Exactly reproduce the line containing "Turn this picture" together with every line after it, through the end of the entries, and give nothing more.
#### LISTED ENTRIES
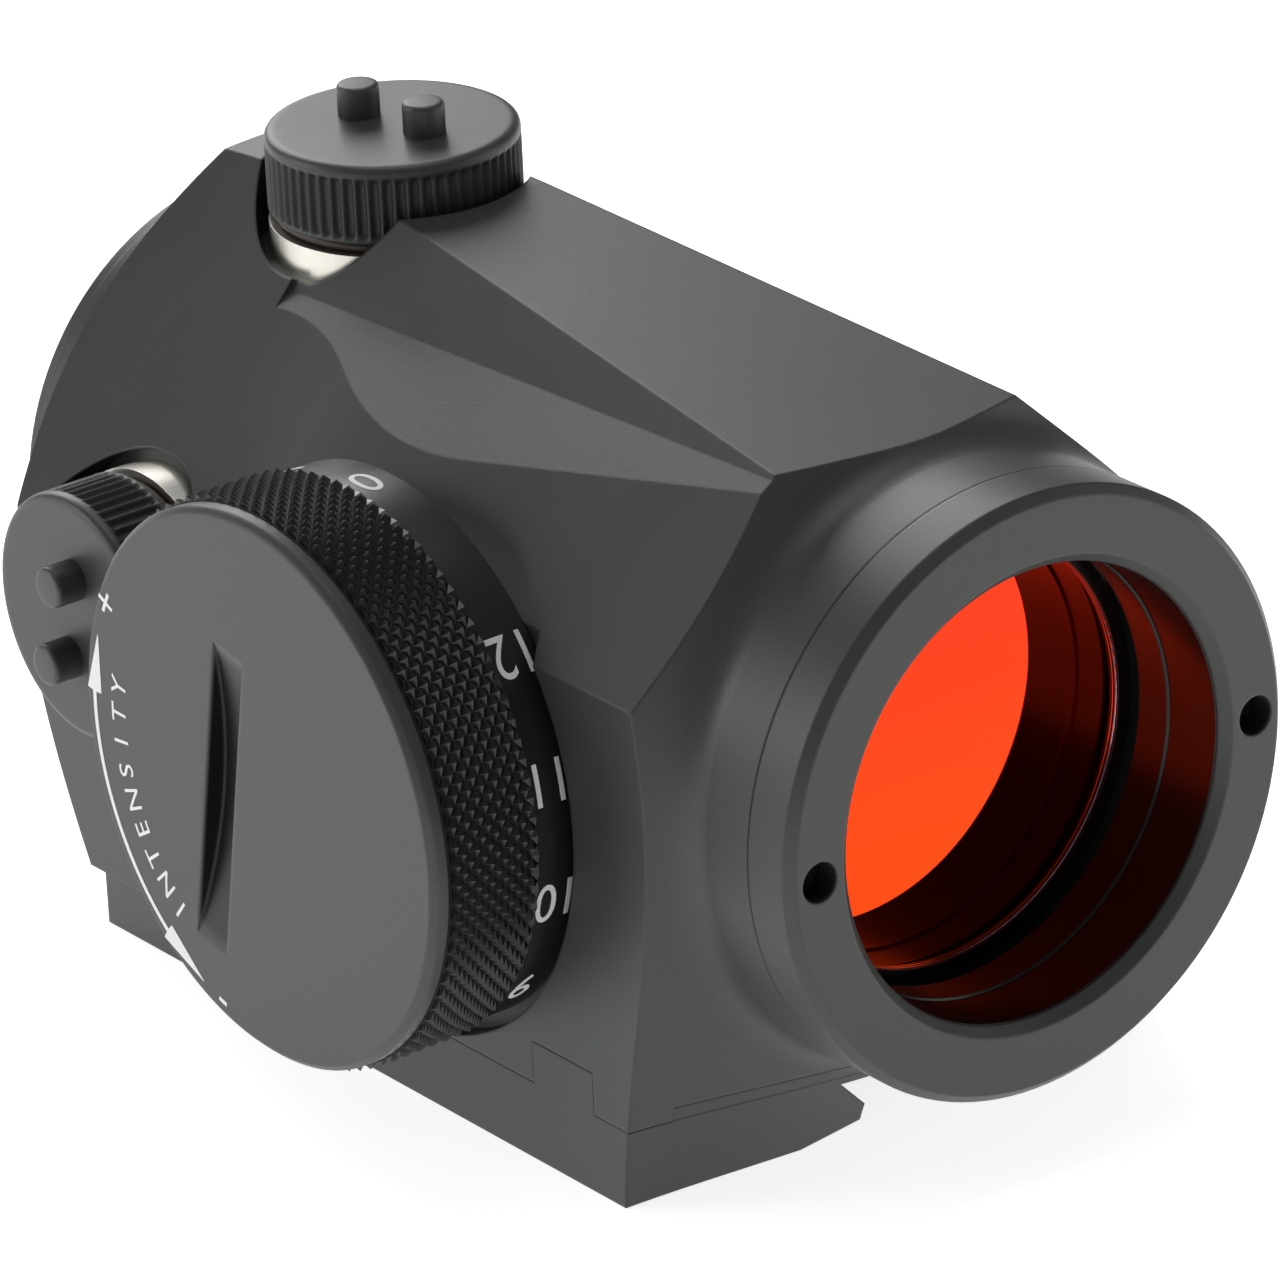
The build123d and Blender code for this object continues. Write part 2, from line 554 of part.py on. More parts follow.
# ---------------------------------------------------------------- turrets
for name, plane in TURRETS.items():
    with BuildPart() as insert:
        disc(plane, INSERT_RADIUS, POCKET_FLOOR, INSERT_TOP)
        disc(plane, 5.0, INSERT_TOP, 18.6)
        disc(plane, 2.95, POCKET_FLOOR, 18.6, Mode.SUBTRACT)
        disc(plane, 3.95, 15.6, 18.6, Mode.SUBTRACT)
    save(f"{name}_insert", insert.part)

    with BuildPart() as adjuster:
        disc(plane, 2.9, POCKET_FLOOR + GAP, 15.65)
        disc(plane, 3.9, 15.65, 18.0)
        disc(plane, PLUNGER_RADIUS + RUN, POCKET_FLOOR, 16.1, Mode.SUBTRACT)
        spots(plane, [(-TURRET_PIN_OFFSET, 0), (TURRET_PIN_OFFSET, 0)], 1.1, 16.6, 18.0, Mode.SUBTRACT)
    save(f"{name}_adjuster", adjuster.part)

    with BuildPart() as plunger:
        disc(plane, PLUNGER_RADIUS, TUBE_RADIUS + GAP, 15.4)
    save(f"{name}_plunger", plunger.part)

    with BuildPart() as cap_seal:
        seal(plane, 5.7, 0.27, (INSERT_TOP + TURRET_CAP_LOW) / 2)
    save(f"{name}_cap_seal", cap_seal.part)

    tilt = radians(TURRET_PIN_TILTS[name])
    pins = [(side * TURRET_PIN_OFFSET * cos(tilt), side * TURRET_PIN_OFFSET * sin(tilt)) for side in (-1, 1)]
    with BuildPart() as cap:
        disc(plane, TURRET_CAP_RADIUS, TURRET_CAP_LOW, TURRET_CAP_TOP)
        chamfer(cap.edges().filter_by(GeomType.CIRCLE).sort_by(plane_axis(plane))[-1], 0.4)
        disc(plane, 5.0 + RUN, TURRET_CAP_LOW, 18.8, Mode.SUBTRACT)
        spots(plane, pins, TURRET_PIN_RADIUS, TURRET_CAP_TOP - 0.6, TURRET_CAP_TOP, Mode.SUBTRACT)
    save(f"{name}_cap", cap.part)

    for count, place in enumerate(pins, 1):
        with BuildPart() as cap_pin:
            spots(plane, [place], TURRET_PIN_RADIUS, TURRET_CAP_TOP - 0.6, TURRET_CAP_TOP + TURRET_PIN_HEIGHT)
        save(f"{name}_cap_pin_{count}", cap_pin.part)

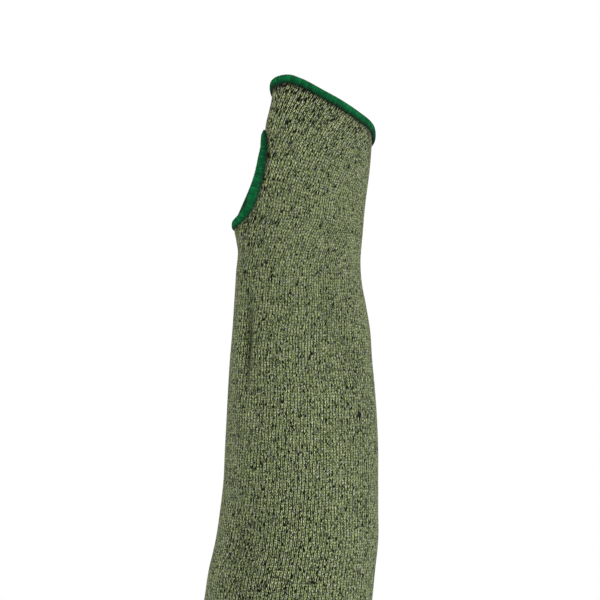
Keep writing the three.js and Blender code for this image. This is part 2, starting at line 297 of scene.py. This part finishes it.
# Mean height and half opening of each mesh row; more rows where the thumb hole is.
def listCourses(rowsBelow, rowsHole, rowsAbove):
    crowding = 1.1
    footMean = meanForThumbHeight(holeFoot)
    courses = []
    for i in range(rowsBelow):
        share = 1 - (1 - i / rowsBelow) ** crowding
        courses.append((footHeight + (footMean - footHeight) * share, 0.0))
    for k in range(rowsHole + 1):
        angle = math.pi * k / rowsHole
        height = holeFoot + sleeve["thumbLength"] * (1 - math.cos(angle)) / 2
        opening = math.sin(angle) * sleeve["thumbWidth"] / 2 if 0 < k < rowsHole else 0.0
        courses.append((meanForThumbHeight(height), opening))
    headMean = courses[-1][0]
    for i in range(1, rowsAbove + 1):
        courses.append((headMean + (meanEdge - headMean) * i / rowsAbove, 0.0))
    return courses


# Row and column of each vertex of a fresh grid.
def gridPlaces(bm):
    columns = {x: i for i, x in enumerate(sorted({round(v.co.x, 5) for v in bm.verts}))}
    rows = {y: i for i, y in enumerate(sorted({round(v.co.y, 5) for v in bm.verts}))}
    return {v: (rows[round(v.co.y, 5)], columns[round(v.co.x, 5)]) for v in bm.verts}


# Merges the doubled rims of a rolled grid and turns its faces outwards.
def closeSeams(bm):
    bmesh.ops.remove_doubles(bm, verts=bm.verts, dist=1e-6)
    bmesh.ops.recalc_face_normals(bm, faces=bm.faces)


def finishPiece(name, bm, material, node):
    mesh = bpy.data.meshes.new(name)
    bm.to_mesh(mesh)
    bm.free()
    mesh.polygons.foreach_set("use_smooth", [True] * len(mesh.polygons))
    mesh.materials.append(material)
    piece = bpy.data.objects.new(name, mesh)
    bpy.context.scene.collection.objects.link(piece)
    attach(piece, "root")
    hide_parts(node)
    return piece


def linearColour(hexCode):
    parts = [int(hexCode[i:i + 2], 16) / 255 for i in (1, 3, 5)]
    return [c / 12.92 if c <= 0.04045 else ((c + 0.055) / 1.055) ** 2.4 for c in parts] + [1.0]


def addNode(tree, kind, inputs=None, **settings):
    node = tree.nodes.new(kind)
    for name, value in settings.items():
        setattr(node, name, value)
    for key, value in (inputs or {}).items():
        if isinstance(value, bpy.types.NodeSocket):
            tree.links.new(value, node.inputs[key])
        else:
            node.inputs[key].default_value = value
    return node


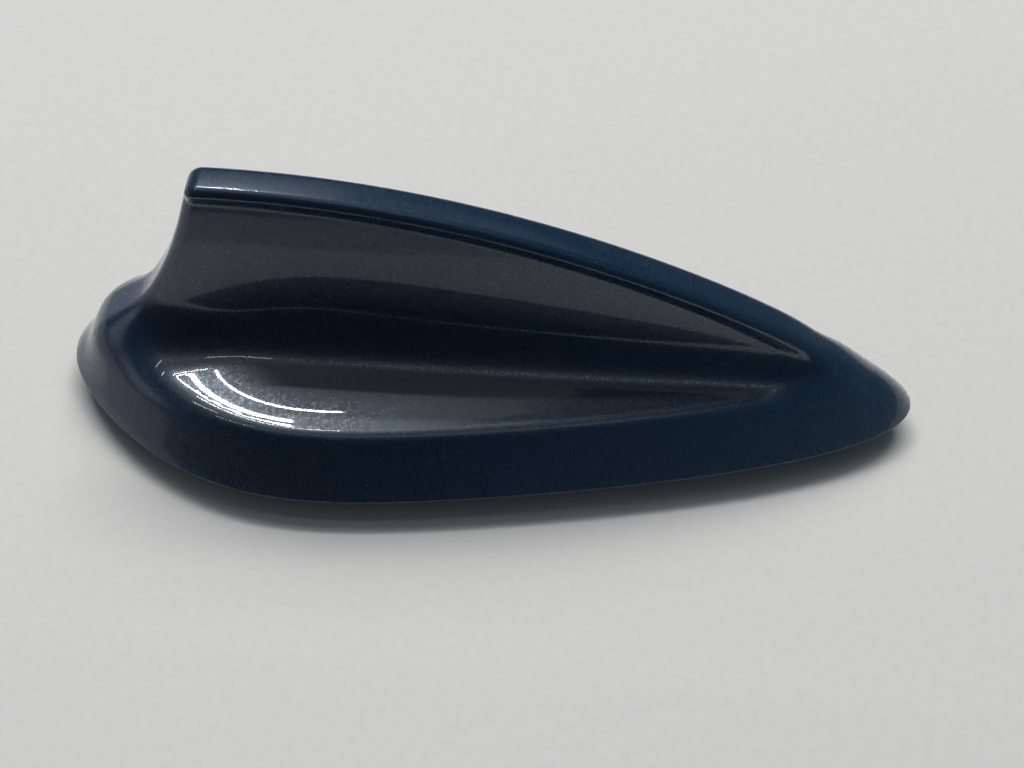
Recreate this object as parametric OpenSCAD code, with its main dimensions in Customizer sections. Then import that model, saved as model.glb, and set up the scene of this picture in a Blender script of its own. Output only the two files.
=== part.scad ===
// Car roof fin antenna: painted hood on a die-cast base that holds the
// satellite patch, the upright phone board, a front element and the sockets.
// Millimetres, +Z up, +X towards the pointed front end.

/* [Hood] */
// overall length
body_len = 166; // [163:1:172]
// half of the greatest width
half_w = 33.2; // [32.6:0.2:34]
// height of the painted edge above the table
stand = 5.5; // [4:0.1:8]
// slope of the skirt above the horizontal, degrees
skirt_deg = 57.5; // [55:0.5:70]
// height of the shoulder crease above the painted edge
crease_h = 11.5; // [10.5:0.1:14]
// rise of the shoulder towards the fin
rise = 8; // [4:0.5:12]
// wall of the moulding
wall = 2; // [1.6:0.1:2]

/* [Fin] */
// height of the crest line above the painted edge
crest_top = 51.2; // [50.6:0.2:55]
// half width of the crest bead
bead_half = 3.5; // [2.8:0.1:4]
// half width of the neck under the bead
neck_half = 2.6; // [2.6:0.1:3]
// draft of the fin walls, tangent
draft = 0.075; // [0.04:0.005:0.12]
// rounding of the top rear corner
corner_r = 2.2; // [1:0.1:5]

/* [Electronics] */
// side of the ceramic patch
patch_side = 20; // [16:1:22]
// thickness of the ceramic patch
patch_t = 4; // [3:0.5:4]
// thickness of the upright board
blade_t = 1; // [0.8:0.1:1]

/* [Mounting] */
// radius of the fixing thread
thread_r = 4; // [3:0.5:5]
// length of the boss that enters the roof
boss_len = 54; // [50:1:56]
// width of the boss that enters the roof
boss_w = 30; // [26:1:32]

/* [Hidden] */
// plan outline: widest place, how much the tail is narrower than an ellipse,
// and how soon the front starts to taper
wide_x = 52;
tail_k = 0.27;
side_c = 0.15;
// crest line: highest place, radius of the back, place and radius of the nose
crest_x = 37;
back_r = 180;
nose_x = 136;
nose_r = 130;
// trailing edge: place at its top, lean, length of its sweep, place of its foot
edge_x = 30.6;
edge_z = 50;
lean = 0.3;
sweep = 19;
foot_x = 9;
// fillet between fin and shoulder: along the side, added behind the fin
fillet_r = 6.5;
fillet_rear = 4;
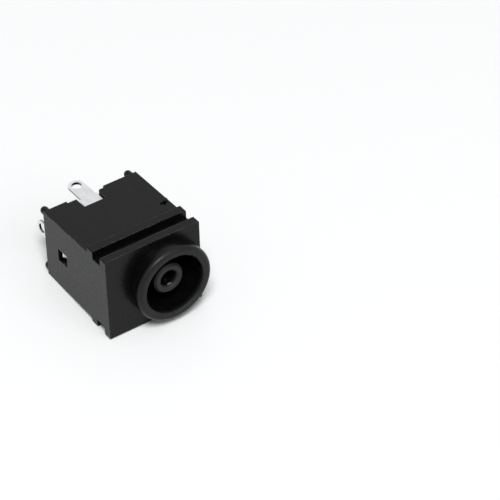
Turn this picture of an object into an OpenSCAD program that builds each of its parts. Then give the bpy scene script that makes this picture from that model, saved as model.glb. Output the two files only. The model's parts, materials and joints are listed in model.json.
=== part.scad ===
########
-- PROBLEM SOLUTION --
Turn this picture of an object into an OpenSCAD program that builds each of its parts. Then give the bpy scene script that makes this picture from that model, saved as model.glb. Output the two files only. The model's parts, materials and joints are listed in model.json.
=== part.scad ===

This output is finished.